- **TO DO**:
Provide again, from the entries below, every line from the one containing "left_side_panel();" through the one containing "before = set(bpy.data.objects)", exactly as written, and no other line.

- **MATERIAL FOR THE TASK**:

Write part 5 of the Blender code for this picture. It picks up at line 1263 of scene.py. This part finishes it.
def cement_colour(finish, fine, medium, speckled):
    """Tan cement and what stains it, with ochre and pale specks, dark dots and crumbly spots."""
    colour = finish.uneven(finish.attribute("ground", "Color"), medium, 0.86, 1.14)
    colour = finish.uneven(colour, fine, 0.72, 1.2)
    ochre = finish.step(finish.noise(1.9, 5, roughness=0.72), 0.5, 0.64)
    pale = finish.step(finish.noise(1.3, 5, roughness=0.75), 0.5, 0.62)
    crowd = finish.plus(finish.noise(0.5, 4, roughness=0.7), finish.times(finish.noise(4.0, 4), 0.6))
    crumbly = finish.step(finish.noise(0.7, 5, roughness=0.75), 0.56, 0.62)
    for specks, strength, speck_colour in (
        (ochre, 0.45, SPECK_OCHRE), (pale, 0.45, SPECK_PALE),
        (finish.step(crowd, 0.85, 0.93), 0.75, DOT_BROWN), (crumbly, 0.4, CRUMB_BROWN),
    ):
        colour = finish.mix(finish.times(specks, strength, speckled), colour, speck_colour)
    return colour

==

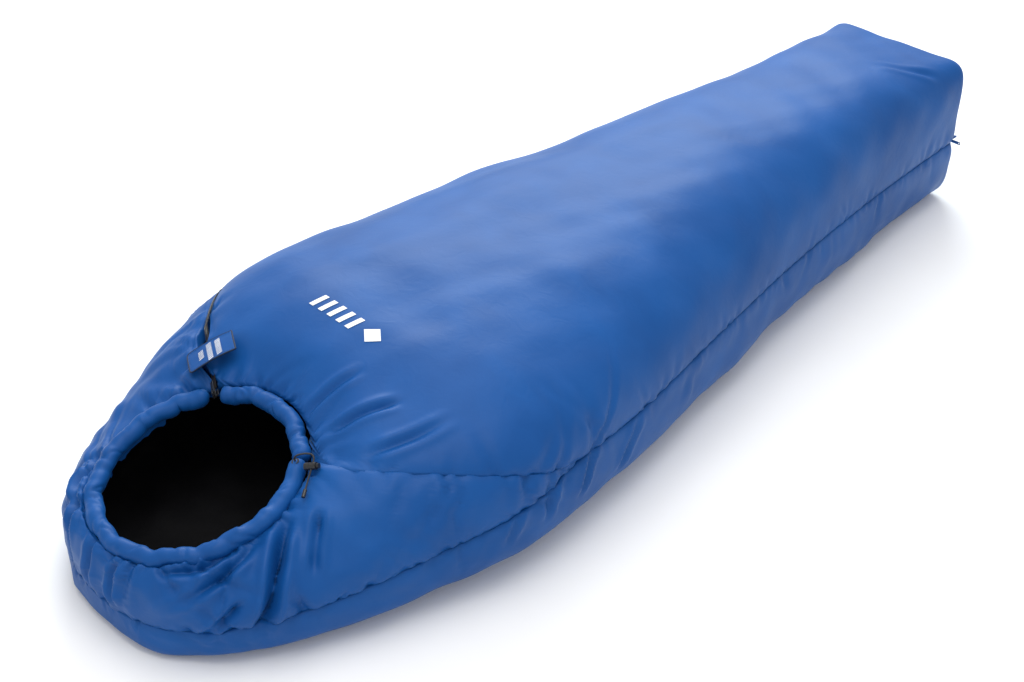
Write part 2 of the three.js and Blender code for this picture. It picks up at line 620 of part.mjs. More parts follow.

...

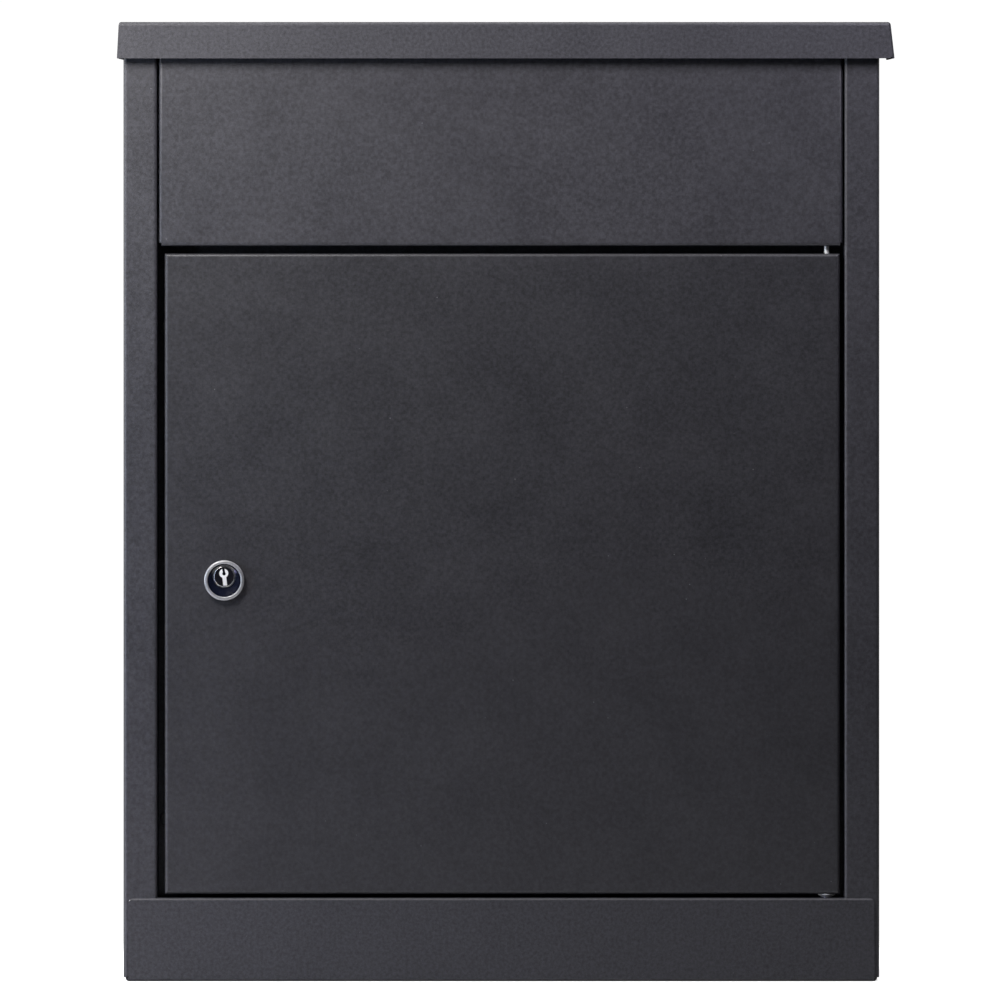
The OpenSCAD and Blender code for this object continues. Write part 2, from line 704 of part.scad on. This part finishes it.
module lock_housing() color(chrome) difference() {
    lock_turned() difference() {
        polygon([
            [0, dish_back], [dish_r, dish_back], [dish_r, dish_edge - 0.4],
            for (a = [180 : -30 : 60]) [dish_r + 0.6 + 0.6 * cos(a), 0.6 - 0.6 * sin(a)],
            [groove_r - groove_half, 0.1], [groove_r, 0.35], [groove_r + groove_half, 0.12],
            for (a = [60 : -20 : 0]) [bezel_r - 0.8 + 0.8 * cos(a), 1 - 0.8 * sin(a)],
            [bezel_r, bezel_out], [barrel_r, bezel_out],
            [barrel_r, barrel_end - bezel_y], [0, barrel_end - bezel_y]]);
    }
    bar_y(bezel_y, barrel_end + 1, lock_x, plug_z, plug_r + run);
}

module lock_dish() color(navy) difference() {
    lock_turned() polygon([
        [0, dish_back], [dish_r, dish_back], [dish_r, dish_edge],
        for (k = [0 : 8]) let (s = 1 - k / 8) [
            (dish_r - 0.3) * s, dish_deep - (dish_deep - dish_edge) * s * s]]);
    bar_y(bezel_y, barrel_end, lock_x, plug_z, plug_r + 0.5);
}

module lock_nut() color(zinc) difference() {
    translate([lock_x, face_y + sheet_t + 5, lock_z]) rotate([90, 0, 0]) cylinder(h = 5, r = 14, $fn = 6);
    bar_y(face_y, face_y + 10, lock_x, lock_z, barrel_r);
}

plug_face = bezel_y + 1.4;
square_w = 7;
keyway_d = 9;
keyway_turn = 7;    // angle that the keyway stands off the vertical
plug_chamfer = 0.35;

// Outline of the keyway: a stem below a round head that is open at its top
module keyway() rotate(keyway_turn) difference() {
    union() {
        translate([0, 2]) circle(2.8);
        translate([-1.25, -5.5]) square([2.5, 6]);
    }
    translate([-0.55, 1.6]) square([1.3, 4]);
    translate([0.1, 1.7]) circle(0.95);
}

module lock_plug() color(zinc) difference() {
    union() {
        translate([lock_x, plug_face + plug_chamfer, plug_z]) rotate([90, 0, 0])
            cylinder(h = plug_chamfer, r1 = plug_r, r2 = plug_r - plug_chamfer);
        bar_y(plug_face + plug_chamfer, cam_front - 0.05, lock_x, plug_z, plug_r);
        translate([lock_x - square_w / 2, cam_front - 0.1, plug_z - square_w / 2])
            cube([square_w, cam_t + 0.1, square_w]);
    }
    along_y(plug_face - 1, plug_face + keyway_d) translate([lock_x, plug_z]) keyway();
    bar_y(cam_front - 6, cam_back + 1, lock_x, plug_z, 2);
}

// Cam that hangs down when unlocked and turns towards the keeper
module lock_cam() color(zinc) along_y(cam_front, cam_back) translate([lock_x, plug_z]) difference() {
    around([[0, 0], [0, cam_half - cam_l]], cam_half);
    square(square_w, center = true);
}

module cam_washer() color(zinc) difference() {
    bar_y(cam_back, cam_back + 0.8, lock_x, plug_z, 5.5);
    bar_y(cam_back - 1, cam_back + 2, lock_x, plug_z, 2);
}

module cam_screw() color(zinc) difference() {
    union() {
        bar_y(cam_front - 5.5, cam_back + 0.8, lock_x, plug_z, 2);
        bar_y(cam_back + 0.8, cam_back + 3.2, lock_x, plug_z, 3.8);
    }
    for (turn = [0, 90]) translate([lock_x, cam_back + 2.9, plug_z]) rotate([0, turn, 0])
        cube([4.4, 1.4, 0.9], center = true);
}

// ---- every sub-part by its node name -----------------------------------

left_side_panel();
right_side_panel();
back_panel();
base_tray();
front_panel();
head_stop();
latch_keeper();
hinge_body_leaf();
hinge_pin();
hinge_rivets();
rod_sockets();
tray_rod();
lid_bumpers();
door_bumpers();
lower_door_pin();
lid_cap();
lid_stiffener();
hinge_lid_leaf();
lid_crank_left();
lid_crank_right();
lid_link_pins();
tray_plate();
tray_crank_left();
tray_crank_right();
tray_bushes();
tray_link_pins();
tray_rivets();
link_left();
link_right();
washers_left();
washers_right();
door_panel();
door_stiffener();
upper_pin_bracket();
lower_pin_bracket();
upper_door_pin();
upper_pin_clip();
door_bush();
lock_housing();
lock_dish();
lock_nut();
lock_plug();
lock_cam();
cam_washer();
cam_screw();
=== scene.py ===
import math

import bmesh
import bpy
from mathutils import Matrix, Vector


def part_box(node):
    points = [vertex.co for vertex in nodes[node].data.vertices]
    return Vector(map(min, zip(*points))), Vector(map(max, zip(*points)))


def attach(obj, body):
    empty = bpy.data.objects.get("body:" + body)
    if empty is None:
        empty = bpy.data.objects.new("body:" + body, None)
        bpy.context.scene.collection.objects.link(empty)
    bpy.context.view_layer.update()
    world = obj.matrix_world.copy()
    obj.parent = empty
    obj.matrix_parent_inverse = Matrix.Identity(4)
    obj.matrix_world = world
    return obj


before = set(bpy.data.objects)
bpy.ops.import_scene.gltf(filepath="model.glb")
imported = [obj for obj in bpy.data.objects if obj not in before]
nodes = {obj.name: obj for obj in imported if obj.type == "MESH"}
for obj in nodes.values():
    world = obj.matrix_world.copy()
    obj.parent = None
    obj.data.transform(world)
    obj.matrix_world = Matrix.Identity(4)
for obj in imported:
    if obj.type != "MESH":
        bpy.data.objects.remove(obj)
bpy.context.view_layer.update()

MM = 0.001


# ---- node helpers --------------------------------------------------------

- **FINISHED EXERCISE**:
left_side_panel();
right_side_panel();
back_panel();
base_tray();
front_panel();
head_stop();
latch_keeper();
hinge_body_leaf();
hinge_pin();
hinge_rivets();
rod_sockets();
tray_rod();
lid_bumpers();
door_bumpers();
lower_door_pin();
lid_cap();
lid_stiffener();
hinge_lid_leaf();
lid_crank_left();
lid_crank_right();
lid_link_pins();
tray_plate();
tray_crank_left();
tray_crank_right();
tray_bushes();
tray_link_pins();
tray_rivets();
link_left();
link_right();
washers_left();
washers_right();
door_panel();
door_stiffener();
upper_pin_bracket();
lower_pin_bracket();
upper_door_pin();
upper_pin_clip();
door_bush();
lock_housing();
lock_dish();
lock_nut();
lock_plug();
lock_cam();
cam_washer();
cam_screw();
=== scene.py ===
import math

import bmesh
import bpy
from mathutils import Matrix, Vector


def part_box(node):
    points = [vertex.co for vertex in nodes[node].data.vertices]
    return Vector(map(min, zip(*points))), Vector(map(max, zip(*points)))


def attach(obj, body):
    empty = bpy.data.objects.get("body:" + body)
    if empty is None:
        empty = bpy.data.objects.new("body:" + body, None)
        bpy.context.scene.collection.objects.link(empty)
    bpy.context.view_layer.update()
    world = obj.matrix_world.copy()
    obj.parent = empty
    obj.matrix_parent_inverse = Matrix.Identity(4)
    obj.matrix_world = world
    return obj


before = set(bpy.data.objects)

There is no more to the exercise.